Pictured: Tom Houghton, ASC on the set of “Elementary”. Photo by Elizabeth Fisher.

Can you tell us about the cameras that you’re shooting with and your camera workflow?

Tom Houghton, ASC: We use Alexas, basically zoom lenses, a variety of Angenieux zoom lenses and the occasional prime lens. The workflow is on cards, it’s 2k, and it goes out for dailies, to post, and then I come back and do a color correction review from New York with our colorist, Tony D’Amore, who is at Encore Hollywood.

Additional thoughts about “Elementary”?

Tom Houghton, ASC: Well, it’s interesting to just take every day as a fresh start. My idea is to keep things as simple as possible, because the more stuff you mess with, the longer it takes. Too much embroidery can get you into trouble. You have to realize that shots are being cut together, and the idea is to use the best parts of the shots, if that’s in agreement with the director and the editor. Hopefully, you’re all on the same page. So, I discuss the meat of the shot and the moves with the director, and I might say, let’s concentrate on this because we know there will be coverage. We tend not to overshoot: This show is not cutty, so we don’t do a lot of coverage. We get the essential coverage, and we move on. Our viewers like to watch the actors act.

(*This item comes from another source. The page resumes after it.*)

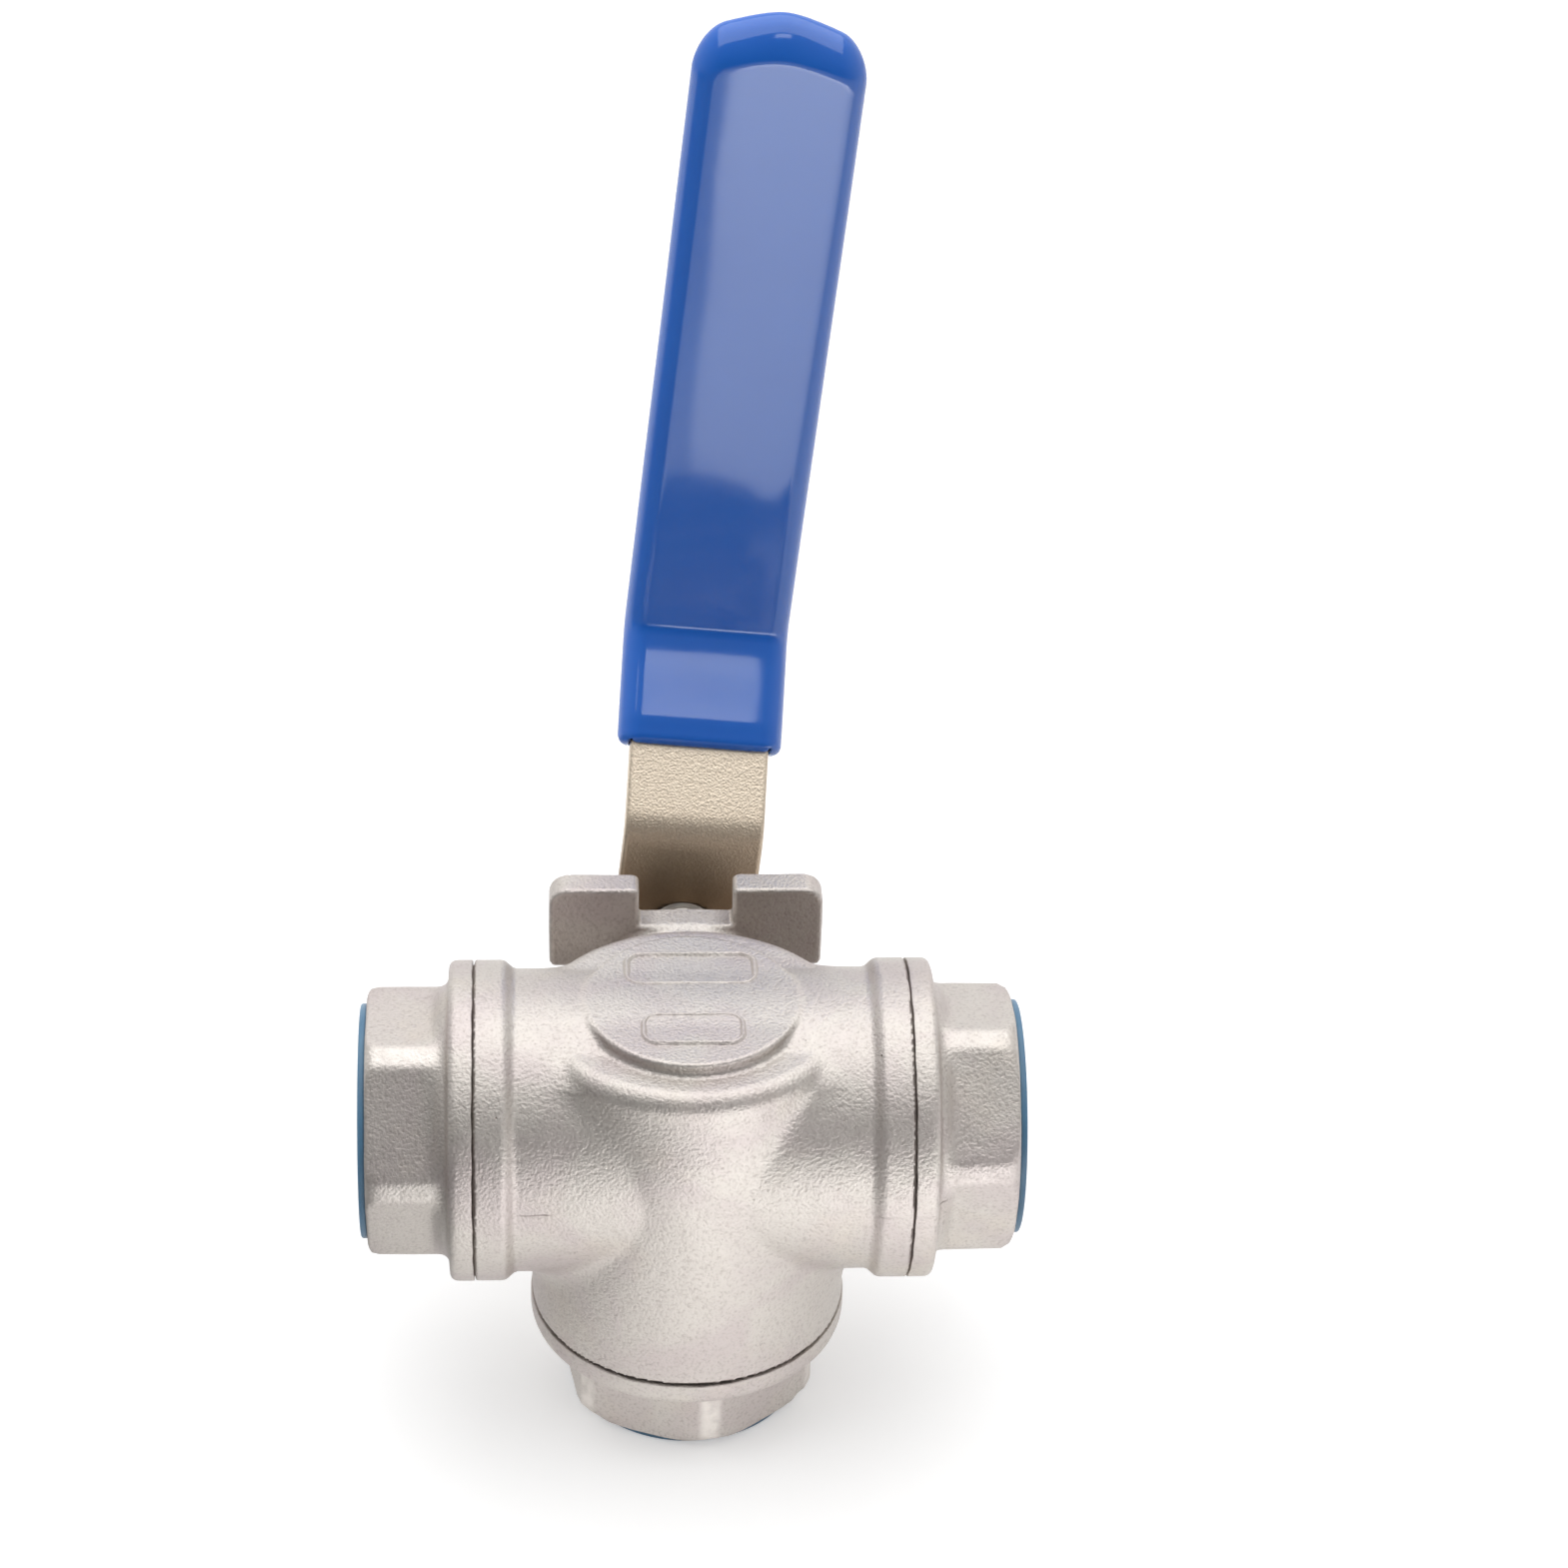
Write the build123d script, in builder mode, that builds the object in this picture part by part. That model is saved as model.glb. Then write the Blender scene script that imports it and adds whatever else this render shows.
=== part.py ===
from build123d import *
from math import atan2, cos, radians, sin, sqrt
import os

# Three-way ball valve, 3/4 inch, cast body with three screwed end caps and a sleeved lever.
# Millimetres. The valve stands on its third port. +Z runs up from that port to the closed side,
# +X runs out of the right-hand port, and +Y runs along the stem to the lever.
# The origin is on the third port's axis, on the outer face of the dust cap that closes it.

# ---- driving dimensions: ball, seats and waterway
waterway_radius = 8.0
ball_radius = 14.5
ball_slot_depth = 3.2
seat_rim_width = 1.29              # from the cone between seats out to each seat's rim
seat_back_depth = 1.7              # flat back of each seat, beyond the ball's own radius
seat_pocket_depth = 2.6            # how far each end cap's pocket holds its seat
seat_pocket_lip = 1.0

# ---- driving dimensions: end caps
seam_reach = 28.8                  # ball centre to the seam between body and end cap
seam_gap = 0.2                     # dark line left open between body and end cap
spigot_allowance = 2.0             # screwed spigot's radius over the ball's
end_cap_flange_thickness = 3.2
end_cap_neck_length = 0.6
end_cap_neck_step = 0.8            # neck radius over half the hexagon's width
hexagon_length = 10.3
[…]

If you could share your insights or a piece of advice with aspiring filmmakers around the world, what would it be?

Tom Houghton, ASC: I would say, shoot as much as you can, and pick your best material to show people, since you only get one chance to make a first impression. You also can’t make excuses for something that was out of your control because that becomes a negative force in a presentation. It’s simple to make a reel of pretty shots, but I would strive to cut dialogue scenes together because people need to see your storytelling ability. So, as soon as you can get some story and dialogue onto your reel do it. You’ll get a good response to it.